▸ Given problem: Reproduce precisely the lines between the start of the data below and the line with "on its right.", both included.

▸ Stored data:
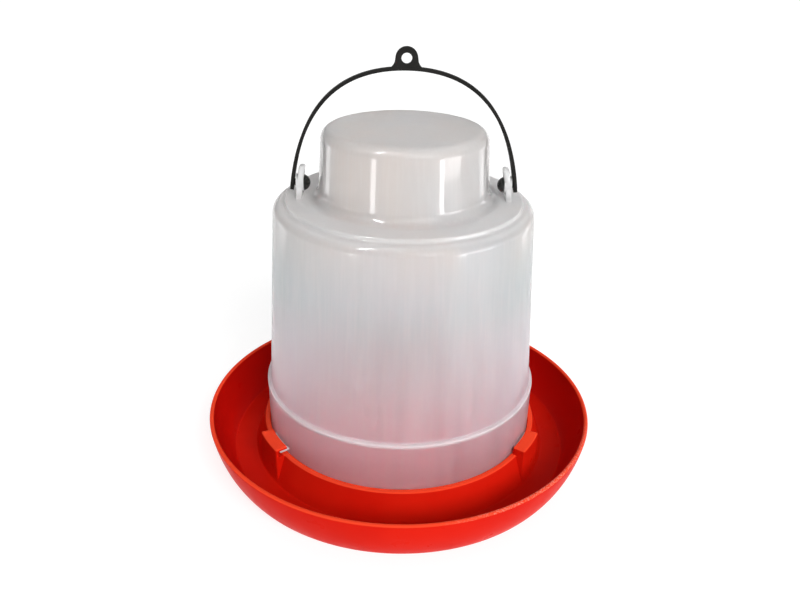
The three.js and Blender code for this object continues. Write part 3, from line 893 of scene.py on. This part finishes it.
def studio_world():
    """White surroundings that are brightest low down behind the object, on its right.

    Seen directly they are plain white, like the floor.
    """
    world = bpy.data.worlds.new("studio")
    world.use_nodes = True
    tree = world.node_tree
    coords = tree.nodes.new("ShaderNodeTexCoord")
    facing = tree.nodes.new("ShaderNodeVectorMath")
    facing.operation = "DOT_PRODUCT"
    facing.inputs[1].default_value = direction(WORLD_AZIMUTH, WORLD_ELEVATION)
    strength = tree.nodes.new("ShaderNodeMapRange")
    strength.interpolation_type = "SMOOTHSTEP"
    strength.inputs["From Min"].default_value = -0.6
    strength.inputs["From Max"].default_value = 1.0
    strength.inputs["To Min"].default_value = WORLD_DIM
    strength.inputs["To Max"].default_value = WORLD_BRIGHT
    tree.links.new(coords.outputs["Generated"], facing.inputs[0])
    tree.links.new(facing.outputs["Value"], strength.inputs["Value"])
    path = tree.nodes.new("ShaderNodeLightPath")
    backdrop = tree.nodes.new("ShaderNodeMix")
    backdrop.inputs["B"].default_value = 1.0
    tree.links.new(path.outputs["Is Camera Ray"], backdrop.inputs["Factor"])
    tree.links.new(strength.outputs["Result"], backdrop.inputs["A"])
    tree.links.new(backdrop.outputs["Result"], tree.nodes["Background"].inputs["Strength"])
    tree.nodes["Background"].inputs["Color"].default_value = (1, 1, 1, 1)
    bpy.context.scene.world = world


def set_light():
    studio_world()
    bpy.context.scene.view_settings.view_transform = "Standard"
    sun("key", 26, 33, 2.5, 30)
    soft_box("left_strip", -40, (0.60, 0.135), 0.07, 0.13, 9, "gloss")
    soft_box("right_strip", 46, (0.60, 0.135), 0.06, 0.13, 13, "gloss")
    soft_box("right_pane", 42, (0.40, 0.14), 0.08, 0.28, 1.2, "gloss")
    soft_box("far_right_pane", 62, (0.40, 0.14), 0.10, 0.28, 0.8, "gloss")
    soft_box("right_box", 62, (0.80, 0.20), 0.36, 0.24, 6, "gloss")
    soft_box("left_lamp", -45, (0.67, 1.12), 0.07, 0.42, 60, "gloss")
    soft_box("left_rim", -118, (0.60, 0.10), 0.12, 0.20, 1.7, "gloss")
    soft_box("right_rim", 118, (0.60, 0.10), 0.12, 0.20, 1.7, "gloss")
    soft_box("front_panel", 18, (0.30, 0.03), 0.10, 0.05, 0.6, "matt", 0.02)
    soft_box("left_panel", -72, (0.42, 0.04), 0.20, 0.05, 4, "matt", 0.04)
    soft_box("left_fill", -70, (0.80, 0.70), 0.50, 0.50, 0.25, "matt")


def make_floor():
    size = FLOOR_HALF_SIZE
    bm = bmesh.new()
    corners = ((-size, -size), (size, -size), (size, size), (-size, size))
    bm.faces.new([bm.verts.new((x, y, 0)) for x, y in corners])
    floor = add_object("floor", finish_mesh(bm, "floor"))
    floor.data.materials.append(floor_paint())


# ---- the waterer ----

def place_piece(piece, material, body, node):
    piece.data.materials.clear()
    piece.data.materials.append(material)
    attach(piece, body)
    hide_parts(node)


set_camera()
set_light()
make_floor()
pin_material = pin_plastic()
place_piece(make_tray(), tray_plastic(), "tray", "drinking_tray")
place_piece(make_fount(), fount_plastic(), "fount", "water_fount")
place_piece(make_bail(), bail_plastic(), "bail", "bail")
place_piece(make_pin("right_pivot_pin", 1), pin_material, "bail", "pivot_pin_right")
place_piece(make_pin("left_pivot_pin", -1), pin_material, "bail", "pivot_pin_left")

▸ Task solution:
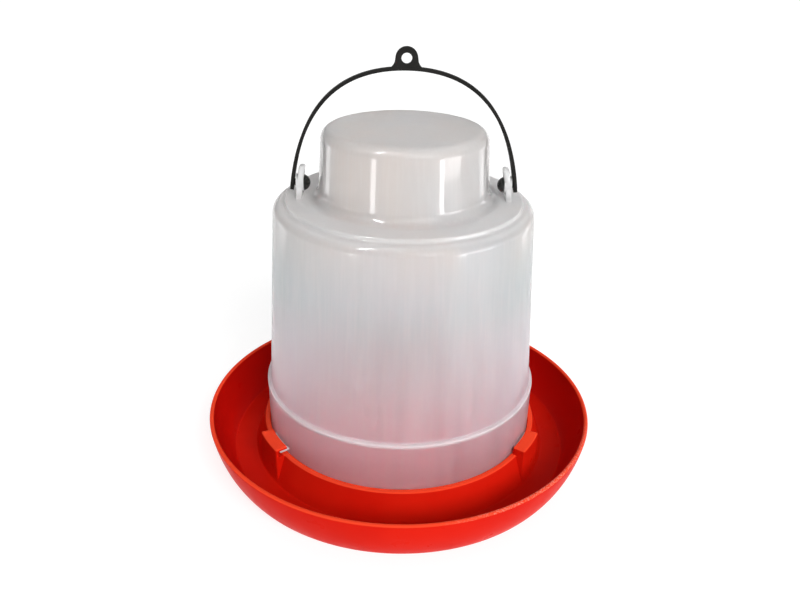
The three.js and Blender code for this object continues. Write part 3, from line 893 of scene.py on. This part finishes it.
def studio_world():
    """White surroundings that are brightest low down behind the object, on its right.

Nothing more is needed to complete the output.